** begin Data **
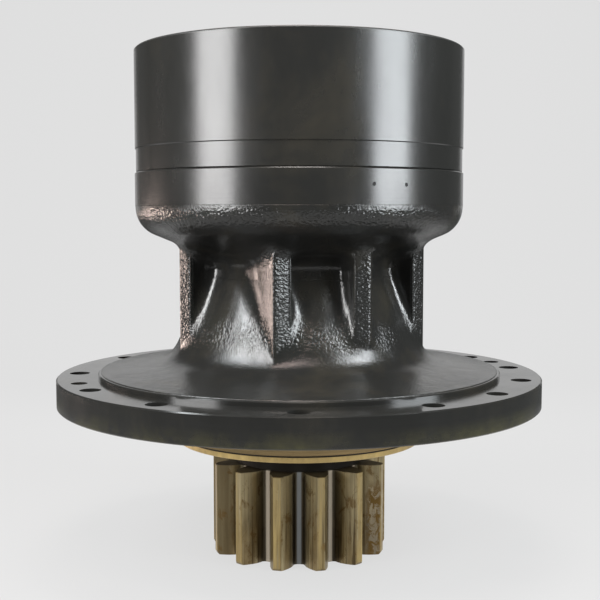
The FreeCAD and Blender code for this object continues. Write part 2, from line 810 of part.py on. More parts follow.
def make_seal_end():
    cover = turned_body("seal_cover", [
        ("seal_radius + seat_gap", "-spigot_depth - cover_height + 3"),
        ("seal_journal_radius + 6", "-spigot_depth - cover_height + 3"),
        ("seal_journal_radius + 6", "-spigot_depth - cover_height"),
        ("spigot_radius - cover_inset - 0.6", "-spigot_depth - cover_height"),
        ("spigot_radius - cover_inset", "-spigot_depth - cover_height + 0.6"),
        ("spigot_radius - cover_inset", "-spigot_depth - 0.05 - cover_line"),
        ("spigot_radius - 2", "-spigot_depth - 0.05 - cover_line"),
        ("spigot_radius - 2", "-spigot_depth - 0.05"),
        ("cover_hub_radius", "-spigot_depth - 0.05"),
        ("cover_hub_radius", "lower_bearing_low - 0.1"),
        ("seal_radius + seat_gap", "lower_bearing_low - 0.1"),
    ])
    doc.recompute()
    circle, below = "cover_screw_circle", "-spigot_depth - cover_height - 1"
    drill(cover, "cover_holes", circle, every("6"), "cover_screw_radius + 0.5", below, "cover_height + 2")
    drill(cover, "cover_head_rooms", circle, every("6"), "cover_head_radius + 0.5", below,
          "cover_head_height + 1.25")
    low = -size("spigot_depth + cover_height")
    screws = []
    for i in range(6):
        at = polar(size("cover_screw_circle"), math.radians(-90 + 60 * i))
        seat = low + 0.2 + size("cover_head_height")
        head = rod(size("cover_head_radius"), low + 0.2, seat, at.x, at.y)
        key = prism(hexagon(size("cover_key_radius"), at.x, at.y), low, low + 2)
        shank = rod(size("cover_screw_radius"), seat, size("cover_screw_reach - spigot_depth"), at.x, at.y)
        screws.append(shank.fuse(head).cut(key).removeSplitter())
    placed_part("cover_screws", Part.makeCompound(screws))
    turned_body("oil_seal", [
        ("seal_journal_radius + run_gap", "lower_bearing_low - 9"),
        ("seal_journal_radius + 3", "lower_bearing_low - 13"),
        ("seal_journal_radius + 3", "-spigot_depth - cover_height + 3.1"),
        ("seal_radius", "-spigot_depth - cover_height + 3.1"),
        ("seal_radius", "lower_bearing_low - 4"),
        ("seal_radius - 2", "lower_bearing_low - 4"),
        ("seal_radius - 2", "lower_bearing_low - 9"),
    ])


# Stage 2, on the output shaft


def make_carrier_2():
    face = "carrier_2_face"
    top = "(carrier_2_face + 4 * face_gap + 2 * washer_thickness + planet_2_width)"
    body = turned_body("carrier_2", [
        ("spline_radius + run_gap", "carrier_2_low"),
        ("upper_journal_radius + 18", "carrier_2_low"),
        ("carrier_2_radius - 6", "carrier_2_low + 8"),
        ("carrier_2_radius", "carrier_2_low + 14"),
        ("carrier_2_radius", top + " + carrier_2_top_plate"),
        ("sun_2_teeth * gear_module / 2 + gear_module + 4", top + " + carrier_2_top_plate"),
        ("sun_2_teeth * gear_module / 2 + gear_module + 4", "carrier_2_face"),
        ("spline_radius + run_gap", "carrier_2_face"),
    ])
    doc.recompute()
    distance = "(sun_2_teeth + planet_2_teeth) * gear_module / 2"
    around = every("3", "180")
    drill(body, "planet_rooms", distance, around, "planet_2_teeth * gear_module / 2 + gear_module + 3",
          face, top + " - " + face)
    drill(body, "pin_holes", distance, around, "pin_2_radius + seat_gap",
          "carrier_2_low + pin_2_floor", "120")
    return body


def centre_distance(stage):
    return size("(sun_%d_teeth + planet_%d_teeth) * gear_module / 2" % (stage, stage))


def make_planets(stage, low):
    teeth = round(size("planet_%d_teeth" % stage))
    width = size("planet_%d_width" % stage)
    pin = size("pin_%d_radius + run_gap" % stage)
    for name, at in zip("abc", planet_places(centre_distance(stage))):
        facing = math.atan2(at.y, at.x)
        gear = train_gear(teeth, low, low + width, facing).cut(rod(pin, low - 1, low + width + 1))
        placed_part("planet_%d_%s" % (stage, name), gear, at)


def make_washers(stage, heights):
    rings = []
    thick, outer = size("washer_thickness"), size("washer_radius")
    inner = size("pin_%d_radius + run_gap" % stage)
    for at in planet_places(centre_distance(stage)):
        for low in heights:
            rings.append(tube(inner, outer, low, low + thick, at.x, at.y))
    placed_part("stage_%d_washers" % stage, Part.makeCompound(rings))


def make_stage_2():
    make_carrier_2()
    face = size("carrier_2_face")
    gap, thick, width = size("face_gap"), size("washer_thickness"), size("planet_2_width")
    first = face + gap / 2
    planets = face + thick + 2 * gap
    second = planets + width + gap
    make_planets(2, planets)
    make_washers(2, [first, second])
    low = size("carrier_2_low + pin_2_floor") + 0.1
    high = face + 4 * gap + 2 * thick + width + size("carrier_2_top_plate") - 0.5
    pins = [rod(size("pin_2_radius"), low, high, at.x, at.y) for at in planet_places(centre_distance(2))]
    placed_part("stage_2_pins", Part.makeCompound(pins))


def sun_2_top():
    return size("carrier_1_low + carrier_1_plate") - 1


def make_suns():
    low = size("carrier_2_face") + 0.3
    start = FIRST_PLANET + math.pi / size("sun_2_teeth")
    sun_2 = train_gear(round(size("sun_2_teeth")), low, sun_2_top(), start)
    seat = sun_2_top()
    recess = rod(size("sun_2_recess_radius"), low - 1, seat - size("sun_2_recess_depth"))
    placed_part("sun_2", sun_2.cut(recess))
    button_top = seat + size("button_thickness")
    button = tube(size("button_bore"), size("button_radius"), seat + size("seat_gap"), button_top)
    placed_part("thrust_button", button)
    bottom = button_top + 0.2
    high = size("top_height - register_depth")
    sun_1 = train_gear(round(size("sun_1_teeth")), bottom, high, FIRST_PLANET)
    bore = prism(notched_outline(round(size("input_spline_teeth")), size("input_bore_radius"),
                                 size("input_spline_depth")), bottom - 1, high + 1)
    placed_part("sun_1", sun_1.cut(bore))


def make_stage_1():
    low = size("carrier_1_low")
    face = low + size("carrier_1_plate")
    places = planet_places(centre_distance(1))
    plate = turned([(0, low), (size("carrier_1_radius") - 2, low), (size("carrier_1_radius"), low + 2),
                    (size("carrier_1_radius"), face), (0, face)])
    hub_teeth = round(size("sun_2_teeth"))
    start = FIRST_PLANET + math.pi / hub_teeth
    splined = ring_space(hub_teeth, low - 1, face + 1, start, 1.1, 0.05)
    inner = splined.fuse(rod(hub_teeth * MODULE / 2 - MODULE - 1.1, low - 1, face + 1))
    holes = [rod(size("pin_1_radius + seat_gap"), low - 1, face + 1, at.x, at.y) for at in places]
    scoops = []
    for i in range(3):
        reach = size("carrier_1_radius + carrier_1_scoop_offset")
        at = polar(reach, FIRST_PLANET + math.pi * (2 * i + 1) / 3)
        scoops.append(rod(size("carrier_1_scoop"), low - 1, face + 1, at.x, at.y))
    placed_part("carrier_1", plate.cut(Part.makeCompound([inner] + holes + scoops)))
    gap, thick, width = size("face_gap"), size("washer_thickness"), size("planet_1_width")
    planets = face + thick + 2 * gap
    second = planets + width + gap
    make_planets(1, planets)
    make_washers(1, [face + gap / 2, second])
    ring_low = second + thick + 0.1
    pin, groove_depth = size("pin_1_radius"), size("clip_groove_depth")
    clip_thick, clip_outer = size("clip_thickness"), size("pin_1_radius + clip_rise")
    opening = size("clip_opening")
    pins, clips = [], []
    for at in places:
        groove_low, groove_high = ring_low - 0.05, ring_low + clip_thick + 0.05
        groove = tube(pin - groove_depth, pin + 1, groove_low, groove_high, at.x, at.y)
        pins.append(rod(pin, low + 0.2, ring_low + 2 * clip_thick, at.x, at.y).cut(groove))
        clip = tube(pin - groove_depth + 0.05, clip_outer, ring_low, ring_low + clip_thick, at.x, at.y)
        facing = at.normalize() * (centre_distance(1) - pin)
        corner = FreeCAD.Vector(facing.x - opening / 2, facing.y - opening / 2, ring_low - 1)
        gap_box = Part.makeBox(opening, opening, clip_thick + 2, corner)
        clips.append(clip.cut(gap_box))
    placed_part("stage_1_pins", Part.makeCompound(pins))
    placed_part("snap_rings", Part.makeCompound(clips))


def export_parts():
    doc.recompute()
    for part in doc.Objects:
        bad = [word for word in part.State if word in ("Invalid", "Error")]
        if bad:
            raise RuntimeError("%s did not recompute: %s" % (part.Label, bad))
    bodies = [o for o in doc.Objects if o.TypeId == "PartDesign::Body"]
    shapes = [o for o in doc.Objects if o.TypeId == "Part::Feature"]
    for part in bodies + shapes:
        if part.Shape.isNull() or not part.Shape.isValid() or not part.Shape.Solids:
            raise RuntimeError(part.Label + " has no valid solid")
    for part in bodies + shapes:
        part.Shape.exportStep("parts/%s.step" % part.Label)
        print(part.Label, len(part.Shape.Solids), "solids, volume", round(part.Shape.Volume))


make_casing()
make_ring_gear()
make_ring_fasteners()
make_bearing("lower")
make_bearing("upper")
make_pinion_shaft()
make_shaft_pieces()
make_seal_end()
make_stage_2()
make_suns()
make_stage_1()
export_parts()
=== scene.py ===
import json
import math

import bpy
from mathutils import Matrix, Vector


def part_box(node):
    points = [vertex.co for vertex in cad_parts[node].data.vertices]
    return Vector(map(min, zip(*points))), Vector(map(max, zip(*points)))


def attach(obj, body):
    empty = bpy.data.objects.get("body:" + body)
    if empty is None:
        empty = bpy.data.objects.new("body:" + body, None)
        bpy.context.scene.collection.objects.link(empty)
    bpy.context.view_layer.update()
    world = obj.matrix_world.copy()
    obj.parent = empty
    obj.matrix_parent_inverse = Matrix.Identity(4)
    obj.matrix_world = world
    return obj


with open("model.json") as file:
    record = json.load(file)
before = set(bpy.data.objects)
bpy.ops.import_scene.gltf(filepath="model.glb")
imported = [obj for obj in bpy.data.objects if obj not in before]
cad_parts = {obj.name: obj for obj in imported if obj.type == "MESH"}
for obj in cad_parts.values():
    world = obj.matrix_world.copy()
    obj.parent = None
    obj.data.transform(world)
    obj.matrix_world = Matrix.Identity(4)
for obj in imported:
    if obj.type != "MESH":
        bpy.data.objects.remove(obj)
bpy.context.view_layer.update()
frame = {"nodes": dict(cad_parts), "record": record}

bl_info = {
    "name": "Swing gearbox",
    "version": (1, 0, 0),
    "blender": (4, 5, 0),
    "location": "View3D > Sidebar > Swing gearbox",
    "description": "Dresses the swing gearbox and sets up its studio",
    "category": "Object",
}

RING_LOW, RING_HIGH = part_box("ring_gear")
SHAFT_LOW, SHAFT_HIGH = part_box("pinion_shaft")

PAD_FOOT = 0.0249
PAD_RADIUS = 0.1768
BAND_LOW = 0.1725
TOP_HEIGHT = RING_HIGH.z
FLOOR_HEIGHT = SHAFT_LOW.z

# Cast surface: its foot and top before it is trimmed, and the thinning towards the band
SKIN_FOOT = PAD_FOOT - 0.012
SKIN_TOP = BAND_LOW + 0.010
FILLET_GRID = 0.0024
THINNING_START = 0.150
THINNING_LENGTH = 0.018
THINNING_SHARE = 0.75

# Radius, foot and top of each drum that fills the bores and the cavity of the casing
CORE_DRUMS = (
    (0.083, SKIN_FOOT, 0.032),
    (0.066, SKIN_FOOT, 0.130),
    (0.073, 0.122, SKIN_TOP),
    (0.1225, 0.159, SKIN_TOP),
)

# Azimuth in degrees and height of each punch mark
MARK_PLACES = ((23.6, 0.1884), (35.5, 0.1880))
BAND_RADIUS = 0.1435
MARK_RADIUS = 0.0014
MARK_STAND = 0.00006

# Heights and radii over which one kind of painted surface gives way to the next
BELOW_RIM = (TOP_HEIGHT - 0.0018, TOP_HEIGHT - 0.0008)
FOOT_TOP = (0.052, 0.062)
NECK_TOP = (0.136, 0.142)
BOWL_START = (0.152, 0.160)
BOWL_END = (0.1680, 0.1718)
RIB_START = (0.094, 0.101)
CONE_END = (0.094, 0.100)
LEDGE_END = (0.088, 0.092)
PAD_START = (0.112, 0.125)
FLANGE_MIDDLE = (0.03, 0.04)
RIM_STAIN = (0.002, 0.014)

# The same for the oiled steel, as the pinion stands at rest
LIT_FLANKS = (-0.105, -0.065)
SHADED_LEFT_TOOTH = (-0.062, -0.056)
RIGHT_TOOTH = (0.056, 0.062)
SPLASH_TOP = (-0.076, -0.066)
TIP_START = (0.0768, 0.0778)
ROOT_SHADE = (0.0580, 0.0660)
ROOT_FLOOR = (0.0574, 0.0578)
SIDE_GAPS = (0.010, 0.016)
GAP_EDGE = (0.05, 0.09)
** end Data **
### Exercise brief
Review the material and copy each line in which the word "return" appears.

### Exercise answer
    return body
    return size("(sun_%d_teeth + planet_%d_teeth) * gear_module / 2" % (stage, stage))
    return size("carrier_1_low + carrier_1_plate") - 1
    return Vector(map(min, zip(*points))), Vector(map(max, zip(*points)))
    return obj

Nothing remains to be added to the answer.